**EXERCISE DESCRIPTION:**
In the entries below, how many lines hold the string "origin"? Give only the number.

## start EXTRACTED DATA

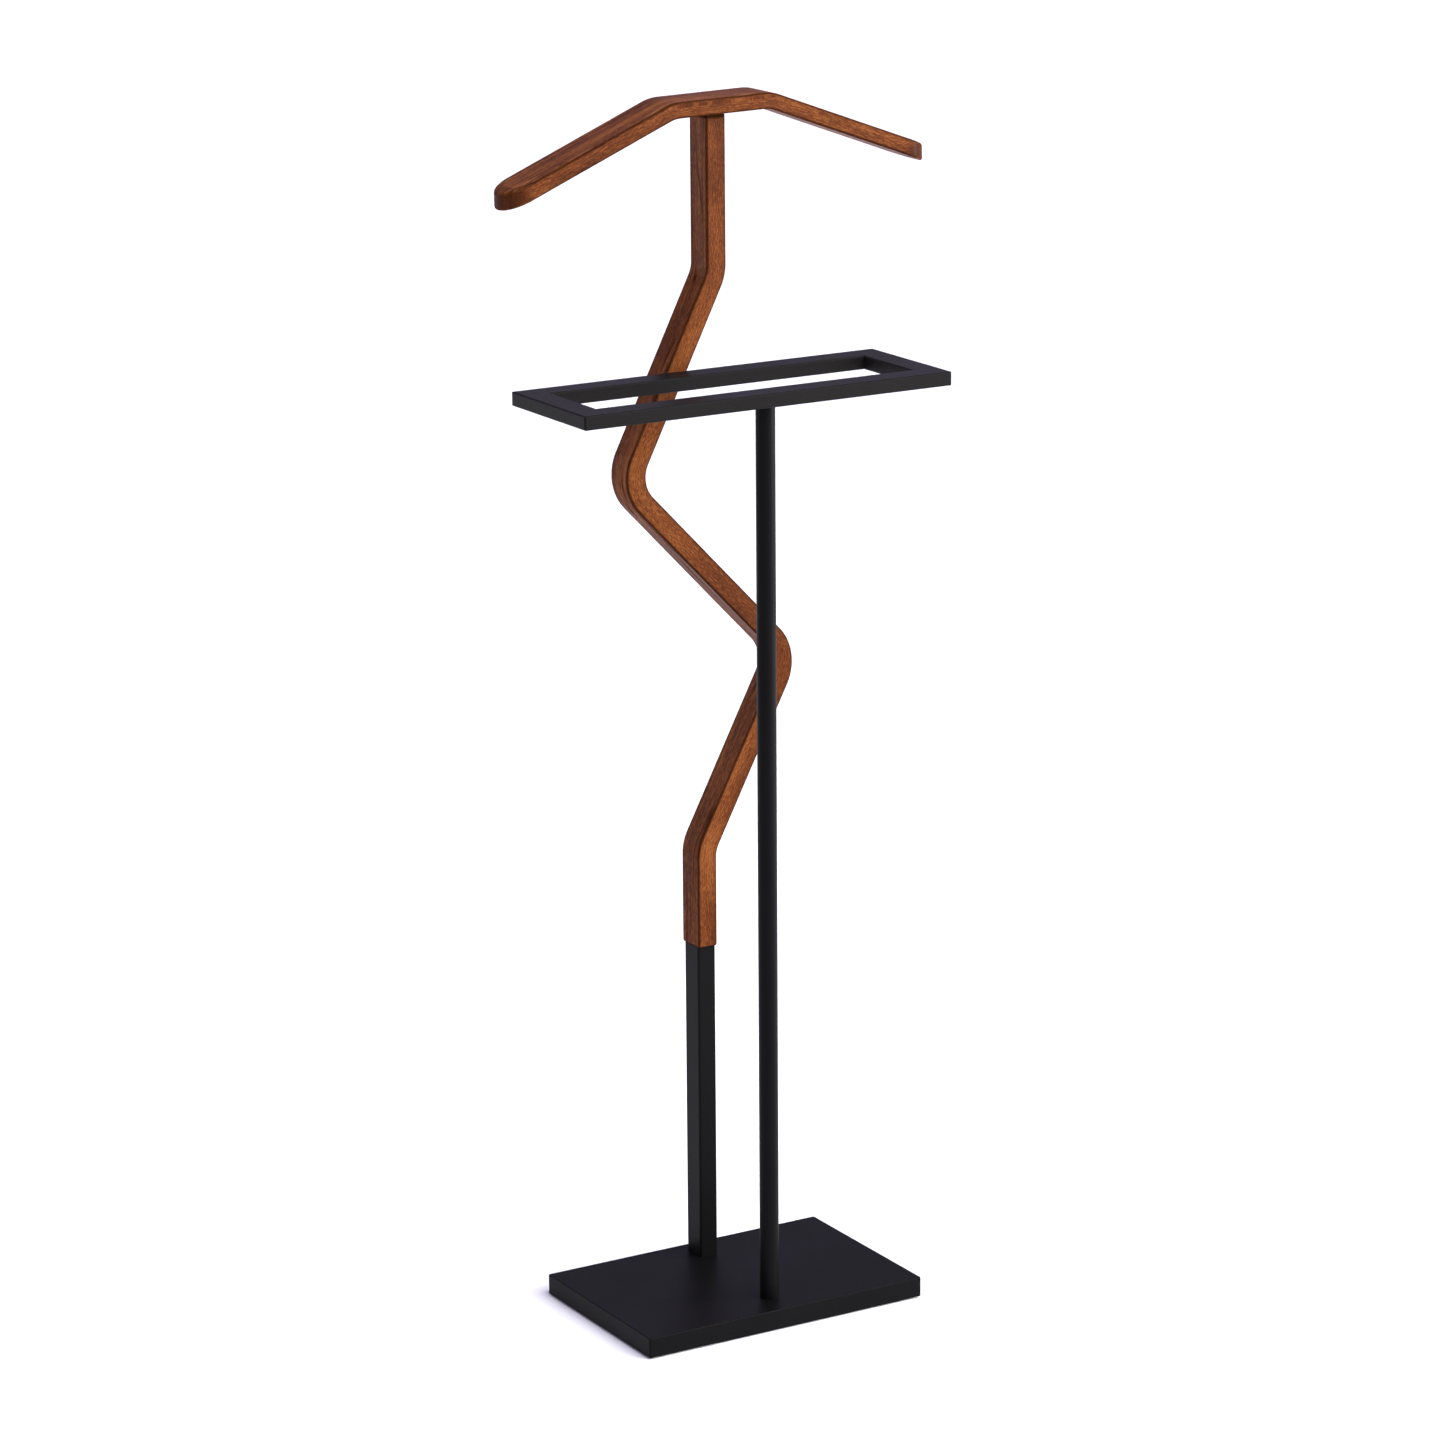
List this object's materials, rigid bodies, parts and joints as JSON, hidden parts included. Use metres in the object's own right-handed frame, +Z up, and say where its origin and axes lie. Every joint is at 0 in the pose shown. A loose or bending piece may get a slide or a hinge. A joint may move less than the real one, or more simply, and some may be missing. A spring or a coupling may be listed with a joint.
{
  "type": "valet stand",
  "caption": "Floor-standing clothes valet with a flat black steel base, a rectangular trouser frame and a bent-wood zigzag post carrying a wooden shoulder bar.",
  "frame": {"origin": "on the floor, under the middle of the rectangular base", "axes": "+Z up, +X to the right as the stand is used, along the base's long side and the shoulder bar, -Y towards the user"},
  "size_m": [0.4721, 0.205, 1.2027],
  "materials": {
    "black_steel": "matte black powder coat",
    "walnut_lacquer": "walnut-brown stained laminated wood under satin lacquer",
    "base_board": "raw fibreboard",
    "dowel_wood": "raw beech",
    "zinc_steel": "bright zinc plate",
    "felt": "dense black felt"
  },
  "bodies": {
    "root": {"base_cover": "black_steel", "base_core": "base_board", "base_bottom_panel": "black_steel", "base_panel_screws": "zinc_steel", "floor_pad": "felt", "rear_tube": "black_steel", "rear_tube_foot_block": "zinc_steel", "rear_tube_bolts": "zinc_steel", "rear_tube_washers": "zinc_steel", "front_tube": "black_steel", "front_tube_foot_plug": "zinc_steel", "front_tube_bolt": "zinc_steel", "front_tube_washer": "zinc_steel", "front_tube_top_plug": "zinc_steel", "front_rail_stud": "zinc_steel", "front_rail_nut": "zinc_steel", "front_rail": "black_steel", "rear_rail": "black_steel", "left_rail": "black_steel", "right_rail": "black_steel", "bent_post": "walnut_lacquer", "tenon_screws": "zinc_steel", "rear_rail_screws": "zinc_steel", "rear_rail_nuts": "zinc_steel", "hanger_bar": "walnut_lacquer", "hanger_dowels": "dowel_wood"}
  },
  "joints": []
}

## end EXTRACTED DATA
## start EXTRACTED DATA

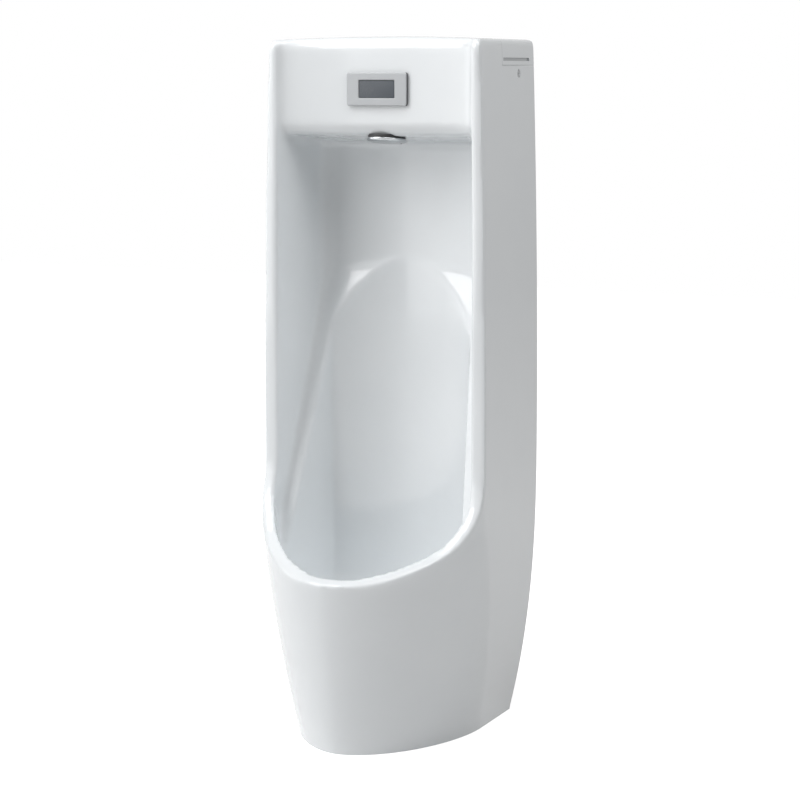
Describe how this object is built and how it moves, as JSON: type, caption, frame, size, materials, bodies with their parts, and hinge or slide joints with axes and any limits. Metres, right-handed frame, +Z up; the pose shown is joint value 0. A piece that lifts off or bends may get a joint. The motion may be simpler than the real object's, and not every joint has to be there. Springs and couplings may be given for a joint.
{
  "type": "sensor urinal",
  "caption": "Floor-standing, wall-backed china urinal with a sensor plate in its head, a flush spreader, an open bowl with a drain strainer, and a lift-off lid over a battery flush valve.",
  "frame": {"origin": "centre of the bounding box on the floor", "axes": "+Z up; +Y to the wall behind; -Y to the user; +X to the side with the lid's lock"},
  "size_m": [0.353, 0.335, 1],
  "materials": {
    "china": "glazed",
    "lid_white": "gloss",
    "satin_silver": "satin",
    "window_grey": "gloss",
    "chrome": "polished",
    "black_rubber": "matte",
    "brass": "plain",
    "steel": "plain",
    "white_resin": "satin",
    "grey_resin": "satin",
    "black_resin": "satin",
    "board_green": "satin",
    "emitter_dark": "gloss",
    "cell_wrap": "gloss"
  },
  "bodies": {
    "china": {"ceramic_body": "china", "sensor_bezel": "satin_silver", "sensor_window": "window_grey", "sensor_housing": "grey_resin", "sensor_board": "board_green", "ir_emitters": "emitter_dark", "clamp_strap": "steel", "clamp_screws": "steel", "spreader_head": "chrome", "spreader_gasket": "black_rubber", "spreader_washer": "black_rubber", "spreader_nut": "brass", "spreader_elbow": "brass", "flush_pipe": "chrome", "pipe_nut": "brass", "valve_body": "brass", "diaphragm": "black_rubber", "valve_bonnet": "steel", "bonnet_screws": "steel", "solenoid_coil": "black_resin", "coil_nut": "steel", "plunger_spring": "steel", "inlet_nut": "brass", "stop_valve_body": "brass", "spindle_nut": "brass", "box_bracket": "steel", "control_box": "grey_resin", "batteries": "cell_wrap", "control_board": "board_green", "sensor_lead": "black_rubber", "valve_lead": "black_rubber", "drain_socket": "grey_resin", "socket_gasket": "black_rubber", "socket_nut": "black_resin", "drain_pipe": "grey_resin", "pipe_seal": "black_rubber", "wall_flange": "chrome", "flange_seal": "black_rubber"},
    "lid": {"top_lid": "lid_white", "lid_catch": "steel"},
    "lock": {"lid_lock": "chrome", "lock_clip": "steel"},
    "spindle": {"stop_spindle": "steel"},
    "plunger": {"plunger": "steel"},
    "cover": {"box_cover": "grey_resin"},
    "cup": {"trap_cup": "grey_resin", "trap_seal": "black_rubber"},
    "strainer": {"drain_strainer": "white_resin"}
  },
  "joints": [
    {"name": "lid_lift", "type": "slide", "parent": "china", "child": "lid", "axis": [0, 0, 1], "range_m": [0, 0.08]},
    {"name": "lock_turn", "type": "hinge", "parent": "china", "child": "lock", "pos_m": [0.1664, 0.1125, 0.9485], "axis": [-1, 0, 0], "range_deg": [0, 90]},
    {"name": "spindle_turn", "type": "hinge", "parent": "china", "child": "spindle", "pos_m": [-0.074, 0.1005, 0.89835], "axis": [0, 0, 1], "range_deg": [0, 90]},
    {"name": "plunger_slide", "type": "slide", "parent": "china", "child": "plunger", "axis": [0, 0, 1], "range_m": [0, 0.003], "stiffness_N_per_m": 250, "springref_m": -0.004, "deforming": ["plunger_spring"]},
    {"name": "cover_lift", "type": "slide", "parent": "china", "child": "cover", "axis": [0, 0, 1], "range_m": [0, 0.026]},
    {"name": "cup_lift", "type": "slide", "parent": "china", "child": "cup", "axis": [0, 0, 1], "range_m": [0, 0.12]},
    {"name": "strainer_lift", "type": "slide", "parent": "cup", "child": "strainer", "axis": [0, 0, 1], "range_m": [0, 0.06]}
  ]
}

## end EXTRACTED DATA

**FINAL ANSWER:**
3